Local radio commercials from obviously desperate car dealers suggest that falling fuel prices make it a great time to buy the pickup or SUV of your dreams.
So-called experts suggest that lower oil prices and falloffs in steel and other tire raw materials will lead to sharp drops in retail tire pricing, which will boost retail tire sales.
One goof said that less-than-$2 gas would lead top increased business for casinos!
Perhaps. Those are logical arguments. Cannot fault the reach for optimism.
But it appears to be well-misplaced optimism, the kind of “Ozzie & Harriett” hope we reach for when things look their worst.
The reality of the situation is a lot more complicated than 1+1+2 economics. Math is pretty straight-forward stuff, but predicting human behavior is the big wild card.
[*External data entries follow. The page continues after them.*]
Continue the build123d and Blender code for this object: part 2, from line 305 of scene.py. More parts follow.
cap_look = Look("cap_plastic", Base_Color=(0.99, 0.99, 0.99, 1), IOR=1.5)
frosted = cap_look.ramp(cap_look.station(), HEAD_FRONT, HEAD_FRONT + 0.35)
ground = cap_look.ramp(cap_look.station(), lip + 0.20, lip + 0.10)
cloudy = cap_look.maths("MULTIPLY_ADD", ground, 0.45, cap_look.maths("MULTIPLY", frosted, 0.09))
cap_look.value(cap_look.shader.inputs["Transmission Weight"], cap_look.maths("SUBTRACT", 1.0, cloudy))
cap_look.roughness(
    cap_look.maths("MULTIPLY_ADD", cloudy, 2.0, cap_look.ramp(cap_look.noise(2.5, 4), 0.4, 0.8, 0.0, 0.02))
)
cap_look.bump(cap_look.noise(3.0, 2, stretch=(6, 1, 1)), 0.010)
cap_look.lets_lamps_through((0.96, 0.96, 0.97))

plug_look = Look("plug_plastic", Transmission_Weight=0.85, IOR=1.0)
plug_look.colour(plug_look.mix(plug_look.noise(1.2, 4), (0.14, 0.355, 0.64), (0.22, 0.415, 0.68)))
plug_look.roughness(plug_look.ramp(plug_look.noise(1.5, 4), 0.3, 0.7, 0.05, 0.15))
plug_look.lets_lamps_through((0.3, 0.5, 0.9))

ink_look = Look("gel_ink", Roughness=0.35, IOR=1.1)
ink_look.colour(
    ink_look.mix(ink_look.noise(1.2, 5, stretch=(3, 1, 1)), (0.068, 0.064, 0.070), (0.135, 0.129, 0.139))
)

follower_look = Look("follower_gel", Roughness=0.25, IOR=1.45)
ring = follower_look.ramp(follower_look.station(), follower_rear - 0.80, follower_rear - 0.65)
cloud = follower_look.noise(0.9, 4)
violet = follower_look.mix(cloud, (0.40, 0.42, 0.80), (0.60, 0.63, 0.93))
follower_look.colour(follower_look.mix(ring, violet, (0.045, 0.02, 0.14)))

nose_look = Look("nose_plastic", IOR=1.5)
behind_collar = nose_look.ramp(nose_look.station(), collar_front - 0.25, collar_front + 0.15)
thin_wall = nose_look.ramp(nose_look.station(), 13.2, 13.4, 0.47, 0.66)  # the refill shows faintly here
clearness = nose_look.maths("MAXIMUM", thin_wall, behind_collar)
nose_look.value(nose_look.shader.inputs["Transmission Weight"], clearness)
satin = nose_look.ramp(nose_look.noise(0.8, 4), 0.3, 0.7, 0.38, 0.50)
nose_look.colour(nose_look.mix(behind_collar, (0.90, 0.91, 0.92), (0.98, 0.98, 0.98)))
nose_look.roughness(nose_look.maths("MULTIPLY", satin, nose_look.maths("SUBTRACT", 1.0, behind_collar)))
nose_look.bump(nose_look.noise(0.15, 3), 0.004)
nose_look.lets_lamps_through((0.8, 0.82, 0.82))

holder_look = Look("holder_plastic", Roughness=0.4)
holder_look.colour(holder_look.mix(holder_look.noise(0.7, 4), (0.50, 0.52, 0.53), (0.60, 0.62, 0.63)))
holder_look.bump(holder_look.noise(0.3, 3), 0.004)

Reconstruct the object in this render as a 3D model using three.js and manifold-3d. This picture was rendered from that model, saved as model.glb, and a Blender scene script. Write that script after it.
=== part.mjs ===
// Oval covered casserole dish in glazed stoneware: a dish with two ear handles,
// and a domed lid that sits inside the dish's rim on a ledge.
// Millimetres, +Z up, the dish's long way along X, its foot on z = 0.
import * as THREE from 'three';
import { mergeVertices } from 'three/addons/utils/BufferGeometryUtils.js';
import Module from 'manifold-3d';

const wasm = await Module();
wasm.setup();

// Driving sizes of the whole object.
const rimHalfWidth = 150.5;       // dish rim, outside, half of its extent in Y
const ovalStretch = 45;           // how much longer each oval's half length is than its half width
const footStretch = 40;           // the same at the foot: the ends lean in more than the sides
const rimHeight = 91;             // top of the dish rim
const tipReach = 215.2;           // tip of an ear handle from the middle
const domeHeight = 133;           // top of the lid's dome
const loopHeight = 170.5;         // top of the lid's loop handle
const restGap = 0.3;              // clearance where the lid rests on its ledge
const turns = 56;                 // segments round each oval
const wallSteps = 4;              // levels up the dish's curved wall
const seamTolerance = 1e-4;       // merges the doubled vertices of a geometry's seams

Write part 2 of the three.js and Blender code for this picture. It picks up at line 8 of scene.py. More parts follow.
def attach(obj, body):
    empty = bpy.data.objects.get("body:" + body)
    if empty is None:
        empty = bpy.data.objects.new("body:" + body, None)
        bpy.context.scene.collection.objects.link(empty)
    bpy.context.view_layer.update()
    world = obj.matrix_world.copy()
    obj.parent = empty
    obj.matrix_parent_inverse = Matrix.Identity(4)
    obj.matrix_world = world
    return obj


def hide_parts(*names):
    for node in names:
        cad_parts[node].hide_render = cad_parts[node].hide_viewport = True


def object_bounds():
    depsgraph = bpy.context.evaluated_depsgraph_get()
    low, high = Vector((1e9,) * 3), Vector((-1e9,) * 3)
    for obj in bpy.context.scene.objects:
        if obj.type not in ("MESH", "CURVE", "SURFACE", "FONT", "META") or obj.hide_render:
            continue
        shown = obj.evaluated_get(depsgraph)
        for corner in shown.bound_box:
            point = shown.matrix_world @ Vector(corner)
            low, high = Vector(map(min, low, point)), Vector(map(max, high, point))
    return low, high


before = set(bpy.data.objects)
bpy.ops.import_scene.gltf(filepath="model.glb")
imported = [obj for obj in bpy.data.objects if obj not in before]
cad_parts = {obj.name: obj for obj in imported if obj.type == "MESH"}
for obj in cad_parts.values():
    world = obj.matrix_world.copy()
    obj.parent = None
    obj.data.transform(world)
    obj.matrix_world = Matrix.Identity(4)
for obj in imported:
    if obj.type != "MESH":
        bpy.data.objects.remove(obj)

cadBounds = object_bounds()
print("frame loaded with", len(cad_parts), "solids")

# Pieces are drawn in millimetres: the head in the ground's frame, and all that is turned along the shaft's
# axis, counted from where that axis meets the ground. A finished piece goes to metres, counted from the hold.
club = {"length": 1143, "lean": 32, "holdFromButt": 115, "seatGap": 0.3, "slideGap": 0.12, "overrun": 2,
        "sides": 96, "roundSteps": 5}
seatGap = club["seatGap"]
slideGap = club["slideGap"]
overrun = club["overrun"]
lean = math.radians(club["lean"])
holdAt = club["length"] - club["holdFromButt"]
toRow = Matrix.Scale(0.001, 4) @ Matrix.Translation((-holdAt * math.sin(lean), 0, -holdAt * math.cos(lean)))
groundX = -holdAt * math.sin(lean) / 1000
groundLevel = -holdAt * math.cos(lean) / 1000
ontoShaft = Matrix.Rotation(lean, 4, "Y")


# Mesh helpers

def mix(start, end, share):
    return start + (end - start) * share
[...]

Not that I am any smarter than world-class economists like, well, Greenspan, here is what I think:
Falling gas prices will have no real impact on driving miles. Job fears and tightening household budgets will keep Americans off the roads at around the same rate as the rest of 2008. And this will be a long-term trend. There will be slight upticks, to be sure, but on an overall basis, American driving miles will come down and stay down.
Retail tire prices may come down slightly as retailers look to boost revenues. Tire pricing from manufacturers, though, will probably not reverse until mid-2009 when they have a better gauge of where raw materials costs are truly headed.
American drivers will NOT swarm back to pickups and SUVs. Even when things return to “normal,” drivers will discover that they can make it with smaller, more fuel efficient vehicles and fewer driving miles.
We will go from a consuming society to a saving society. Credit cards will remain, but Americans will use them sparingly. Cash and checks will become, at least in the near term, the preferred currency.
With sharp cutbacks in the Canadian oil sands and among mining companies worldwide, the OTR tire market will take a big hit through 2009.
Small business bankruptcies are rising rapidly and tightening business credit and access to operating funds will drive this trend further.
Unless there is a major (like big major) near-term improvement in the economy, the tire industry landscape of December 2009 will look nothing like it does right now.